Thanks to the billions of pounds invested in the Premier League, top-flight football will be broadcast regularly on a Friday evening from the start of the new season.
A minimum of 10 matches will be shown as part of the "weekend curtain-raiser" with Manchester United first up when they host Southampton on August 17.
Here are seven things you can expect from Friday Night Football:
1. Another day of football - Who can complain about that?!
It may not be conventional but having another day of top-notch football is not something we'll be complaining about.
No one particularly likes change but by the end of the season, Friday Night Football will become the norm and everyone will embrace another night of Premier League action, even if it does mean devout fans have to change their work schedules around a bit to get to matches.
Just think of it as more time to enjoy another unpredictable Premier League season.
2. Rachel Riley, Jeff Stelling and Chris Kamara
The hugely popular brainiac and star of Countdown is to be reunited with Jeff Stelling as she joins the Friday Night Football team - a move that could see Friday Night Football's analysis become as popular as the Monday night version.
Add Chris Kamara to the mix and an admission from Stelling that Friday Night Football will be a "lighter touch" than its Monday night sibling, as well as four hours long, and it should be interesting.
3. Another excuse not to watch the soaps
It's the age-old question: soaps or football?
Missing Hollyoaks, EastEnders, Corry or Emmerdale may be heartbreaking for some, but if you had to weigh up the options then football usually comes out on top.
It might cause arguments with the other half, but if your mighty team beat their arch-rivals on a lovely Friday night, who can argue with that?
Watching football is a tradition that cannot be broken for fans. Just because it is on another day of the week doesn't mean it should change things. Anyway, there is always catch-up TV to get the latest from the cobbles or wherever if the soap addict inside cannot miss a single episode.
4. Longer weekends, shorter work weeks
Technically this isn't true, but we'd like to think so.
However, there will be a buzz around work when you know that as soon as it hits five on a Friday, it's a very short countdown to Premier League football.
Then you'll wake up the next day to a near-full programme of Football League action succeeded by Super Sunday to complete the perfect weekend.
Is this going to be heaven? No, but it's not far off.

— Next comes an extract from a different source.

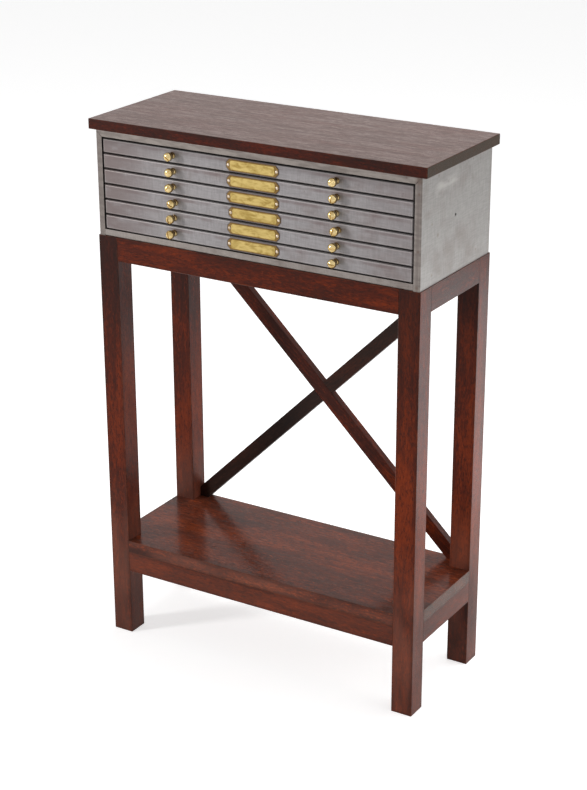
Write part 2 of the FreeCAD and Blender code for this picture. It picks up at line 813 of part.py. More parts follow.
def turned_knob():
    """A stem, a flared underside and a domed face, in one turning."""
    dome = "((head_radius ^ 2 + head_dome ^ 2) / (2 * head_dome))"
    return revolve(
        "knob_pattern",
        [
            ("0", "0"), ("stem_radius", "0"), ("stem_radius", "stem_length"),
            ("head_radius", "head_rim_height", dome), ("0", KNOB_REACH),
        ],
    )


def build_drawer(number, knob):
    """One drawer, counted from the top; its fittings sit off the middle by its own shift."""
    name = f"drawer_{number}"
    shift = f"row_{number}_shift" if f"row_{number}_shift" in SIZES else "0"
    bottom = f"({LOWEST_FRONT} + (drawer_count - {number}) * {PITCH})"
    build_tray(f"{name}_tray", bottom)
    build_front(f"{name}_front", bottom)
    build_plate(f"{name}_label_plate", bottom, shift)
    outward = FreeCAD.Rotation(FreeCAD.Vector(1, 0, 0), 90)
    height = f"{bottom} + {KNOB_HEIGHT}"
    members = [
        (knob, (f"{shift} + {sign} * knob_spacing / 2", FACE_Y, height), outward)
        for sign in ("-1", "1")
    ]
    keep_group(f"{name}_knobs", members)


def build_drawers():
    knob = turned_knob()
    for number in range(1, int(value("drawer_count")) + 1):
        build_drawer(number, knob)


# ----------------------------------------------------------------------------------------
# Assembly, checks and export
# ----------------------------------------------------------------------------------------


def check_document():
    """Stop on any object that failed, and on any empty or broken shape."""
    doc.recompute()
    for thing in doc.Objects:
        if "Invalid" in thing.State or "Error" in thing.State:
            raise RuntimeError(f"{thing.Label} failed: {thing.State}")
    for thing in finished:
        shape = thing.Shape
        if shape.isNull() or not shape.isValid() or not shape.Solids:
            raise RuntimeError(f"{thing.Label} has no valid solid")
        if shape.Volume <= 0:
            raise RuntimeError(f"{thing.Label} is inside out")


def export():
    os.makedirs("parts", exist_ok=True)
    for thing in finished:
        thing.Shape.exportStep(f"parts/{thing.Label}.step")
        print(f"{thing.Label}: {len(thing.Shape.Solids)} solid(s), {thing.Shape.Volume:.0f} mm3")


build_leg("front_left_leg", "-1", "-1", 0)
build_leg("front_right_leg", "1", "-1", 1)
build_leg("back_right_leg", "1", "1", 2)
build_leg("back_left_leg", "-1", "1", 3)
build_rails()
build_shelf()
build_braces()
build_case_shell()
build_case_bottom()
build_case_back()
build_runner_panel("left_runner_panel", "-1")
build_runner_panel("right_runner_panel", "1")
build_top_board()
build_drawers()
check_document()
export()
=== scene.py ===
import math
from collections import namedtuple

import bmesh
import bpy
from mathutils import Matrix, Vector


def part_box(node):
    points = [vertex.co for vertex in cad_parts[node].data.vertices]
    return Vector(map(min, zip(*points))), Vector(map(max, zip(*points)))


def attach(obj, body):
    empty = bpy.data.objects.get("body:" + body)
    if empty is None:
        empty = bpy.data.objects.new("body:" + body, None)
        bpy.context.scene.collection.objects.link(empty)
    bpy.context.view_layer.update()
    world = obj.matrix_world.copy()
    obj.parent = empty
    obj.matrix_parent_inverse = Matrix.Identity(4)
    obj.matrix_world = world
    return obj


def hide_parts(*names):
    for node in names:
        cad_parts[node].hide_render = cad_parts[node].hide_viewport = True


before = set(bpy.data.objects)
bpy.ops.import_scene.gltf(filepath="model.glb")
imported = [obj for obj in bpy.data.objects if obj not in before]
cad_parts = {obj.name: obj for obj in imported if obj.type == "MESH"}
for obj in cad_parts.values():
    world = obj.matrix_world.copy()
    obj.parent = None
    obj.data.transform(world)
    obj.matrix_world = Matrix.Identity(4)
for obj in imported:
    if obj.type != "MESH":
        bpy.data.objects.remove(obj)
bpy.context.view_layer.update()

MM = 0.001
DRAWERS = 6


def add_object(name, data):
    """A new object in the scene, at the origin."""
    item = bpy.data.objects.new(name, data)
    bpy.context.scene.collection.objects.link(item)
    return item


def mesh_of(shape, name):
    """Turn a finished bmesh into a mesh and free it."""
    mesh = bpy.data.meshes.new(name)
    shape.to_mesh(mesh)
    shape.free()
    return mesh


def piece_box(name):
    """The middle and the half size of a frame node."""
    low, high = (Vector(corner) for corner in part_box(name))
    return (low + high) / 2, (high - low) / 2


# ----------------------------------------------------------------------------------------
# Node helpers
# ----------------------------------------------------------------------------------------


def paint(red, green, blue):
    """A screen colour, 0 to 255, as the linear colour a shader takes."""

    def linear(value):
        share = value / 255.0
        return share / 12.92 if share <= 0.04045 else ((share + 0.055) / 1.055) ** 2.4

    return (linear(red), linear(green), linear(blue), 1.0)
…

5. Fantasy football management to falter
A potential disaster for fantasy football purists is the quick turnaround in which to choose their teams for the coming week.
With Monday night football continuing in addition to the new Friday night action, three days is simply not enough time to evaluate any injuries, suspensions or bad form in which vital transfers need to be made.
It could be a nightmare for the ultimate football fan, who has nine different teams on every possible fantasy football website. Sorting out your team could possibly become a full-time job (where do I apply?).
6. Better atmosphere at the matches
It is commonly said that night matches generally create a better atmosphere and with the introduction of Friday Night Football most Premier League fans can lap it up.
It will also improve the viewing on Sky Sports, with stadiums in raucous voice and not getting fined for it (Spain's La Liga is fining teams if their stadiums look less than 75% full on the telly).
It will be interesting to see how many fans will make the effort to go to the matches, particularly in the winter months, but more football is what fans want and now we have it.
Although sending Southampton fans to Manchester may be expecting a bit too much.
7. It will put Match Of The Day in a sticky situation
The long-serving football programme has transformed over recent seasons. The addition of Super Sunday into the weekend schedule means that it now has two shows over the weekend.
However, yesterday's news is tomorrow's chip paper so will they include Friday night's matches? The programme may choose to ignore this like they do with the Monday Night Football, but it could affect the show with one less game to show from the handful of matches now played at the "normal" time of 3pm on a Saturday afternoon to broadcast on their prime time slot.